→ Given problem: Return the listing below word for word.

→ Information supplied:
::::::::::

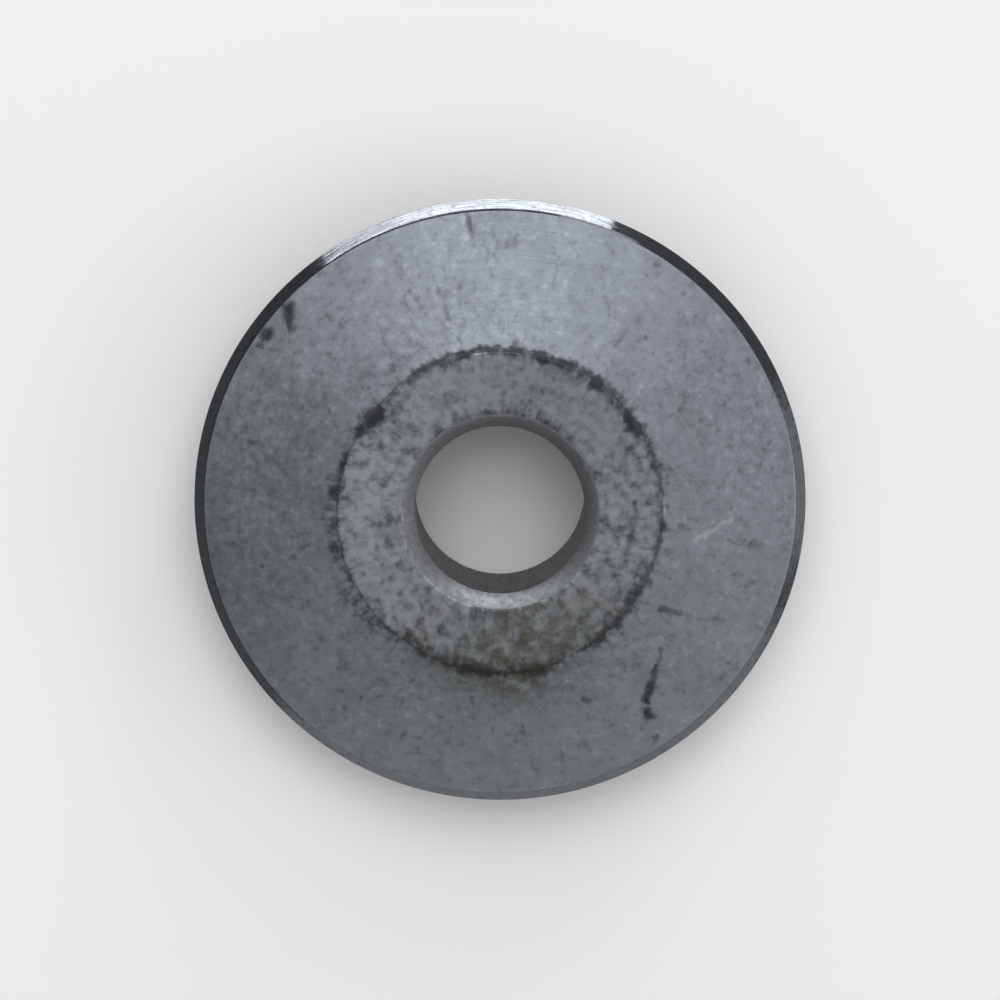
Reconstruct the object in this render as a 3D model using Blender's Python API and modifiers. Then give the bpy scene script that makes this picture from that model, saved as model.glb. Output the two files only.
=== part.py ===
"""Tile cutter wheel: one pressed, sintered and ground piece of tungsten carbide.

The wheel lies flat, with its axis along Z and the origin on that axis in the plane of the cutting
edge, and its two faces are the same. From the bore outwards a face has the bore's chamfer, the flat
hub face that runs between the cutter's cheeks, the low step at the hub's foot, the ground cone and
the steeper bevel that comes to the cutting edge.
"""

import math

import bpy
from mathutils import Vector

MM = 0.001

# Driving dimensions
WHEEL_DIAMETER = 22.0 * MM
HUB_THICKNESS = 4.8 * MM
HUB_DIAMETER = 11.7 * MM
HUB_STEP = 0.20 * MM
HUB_RIM_RADIUS = 0.06 * MM
HUB_FOOT_RADIUS = 0.10 * MM
AXLE_DIAMETER = 6.0 * MM
AXLE_CLEARANCE = 0.05 * MM
BORE_CHAMFER = 0.50 * MM
BEVEL_WIDTH = 0.36 * MM
EDGE_ANGLE = math.radians(96.0)
EDGE_LAND = 0.05 * MM

# Fineness of the turned surface
STEPS_ROUND = 120
FILLET_SEGMENTS = 4
MERGE_DISTANCE = 0.001 * MM
SHARP_ANGLE = math.radians(15.0)

# Colour and finish of the ground carbide
CARBIDE_COLOUR = (0.24, 0.255, 0.275, 1.0)
CARBIDE_ROUGHNESS = 0.50

# Sizes that follow from the driving dimensions
EDGE_RADIUS = WHEEL_DIAMETER / 2
HALF_THICKNESS = HUB_THICKNESS / 2
HUB_RADIUS = HUB_DIAMETER / 2
BORE_RADIUS = AXLE_DIAMETER / 2 + AXLE_CLEARANCE
HALF_LAND = EDGE_LAND / 2
BEVEL_RISE = BEVEL_WIDTH * math.tan(EDGE_ANGLE / 2)


def remove_old_objects():
    """Empty the scene that Blender opened with."""
    for obj in list(bpy.data.objects):
        bpy.data.objects.remove(obj)


def fillet(before, corner, after, radius):
    """Arc that rounds a corner of the section and meets both of its sides smoothly."""
    back = (before - corner).normalized()
    ahead = (after - corner).normalized()
    half_angle = back.angle(ahead) / 2
    reach = radius / math.tan(half_angle)
    centre = corner + (back + ahead).normalized() * (radius / math.sin(half_angle))
    first = corner + back * reach - centre
    last = corner + ahead * reach - centre
    start = math.atan2(first.y, first.x)
    sweep = math.remainder(math.atan2(last.y, last.x) - start, math.tau)
    arc = []
    for index in range(FILLET_SEGMENTS + 1):
        angle = start + sweep * index / FILLET_SEGMENTS
        arc.append(centre + radius * Vector((math.cos(angle), math.sin(angle))))
    return arc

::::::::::

→ Answer:
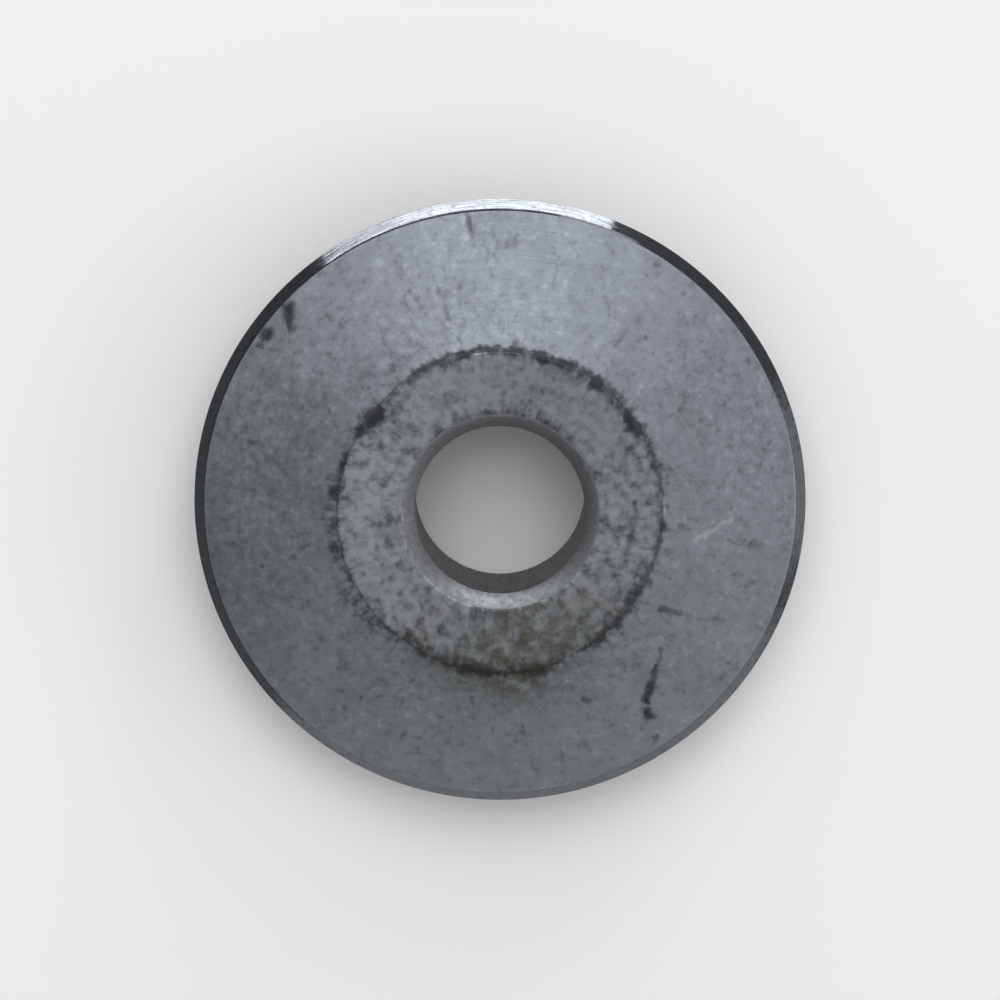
Reconstruct the object in this render as a 3D model using Blender's Python API and modifiers. Then give the bpy scene script that makes this picture from that model, saved as model.glb. Output the two files only.
=== part.py ===
"""Tile cutter wheel: one pressed, sintered and ground piece of tungsten carbide.

The wheel lies flat, with its axis along Z and the origin on that axis in the plane of the cutting
edge, and its two faces are the same. From the bore outwards a face has the bore's chamfer, the flat
hub face that runs between the cutter's cheeks, the low step at the hub's foot, the ground cone and
the steeper bevel that comes to the cutting edge.
"""

import math

import bpy
from mathutils import Vector

MM = 0.001

# Driving dimensions
WHEEL_DIAMETER = 22.0 * MM
HUB_THICKNESS = 4.8 * MM
HUB_DIAMETER = 11.7 * MM
HUB_STEP = 0.20 * MM
HUB_RIM_RADIUS = 0.06 * MM
HUB_FOOT_RADIUS = 0.10 * MM
AXLE_DIAMETER = 6.0 * MM
AXLE_CLEARANCE = 0.05 * MM
BORE_CHAMFER = 0.50 * MM
BEVEL_WIDTH = 0.36 * MM
EDGE_ANGLE = math.radians(96.0)
EDGE_LAND = 0.05 * MM

# Fineness of the turned surface
STEPS_ROUND = 120
FILLET_SEGMENTS = 4
MERGE_DISTANCE = 0.001 * MM
SHARP_ANGLE = math.radians(15.0)

# Colour and finish of the ground carbide
CARBIDE_COLOUR = (0.24, 0.255, 0.275, 1.0)
CARBIDE_ROUGHNESS = 0.50

# Sizes that follow from the driving dimensions
EDGE_RADIUS = WHEEL_DIAMETER / 2
HALF_THICKNESS = HUB_THICKNESS / 2
HUB_RADIUS = HUB_DIAMETER / 2
BORE_RADIUS = AXLE_DIAMETER / 2 + AXLE_CLEARANCE
HALF_LAND = EDGE_LAND / 2
BEVEL_RISE = BEVEL_WIDTH * math.tan(EDGE_ANGLE / 2)


def remove_old_objects():
    """Empty the scene that Blender opened with."""
    for obj in list(bpy.data.objects):
        bpy.data.objects.remove(obj)


def fillet(before, corner, after, radius):
    """Arc that rounds a corner of the section and meets both of its sides smoothly."""
    back = (before - corner).normalized()
    ahead = (after - corner).normalized()
    half_angle = back.angle(ahead) / 2
    reach = radius / math.tan(half_angle)
    centre = corner + (back + ahead).normalized() * (radius / math.sin(half_angle))
    first = corner + back * reach - centre
    last = corner + ahead * reach - centre
    start = math.atan2(first.y, first.x)
    sweep = math.remainder(math.atan2(last.y, last.x) - start, math.tau)
    arc = []
    for index in range(FILLET_SEGMENTS + 1):
        angle = start + sweep * index / FILLET_SEGMENTS
        arc.append(centre + radius * Vector((math.cos(angle), math.sin(angle))))
    return arc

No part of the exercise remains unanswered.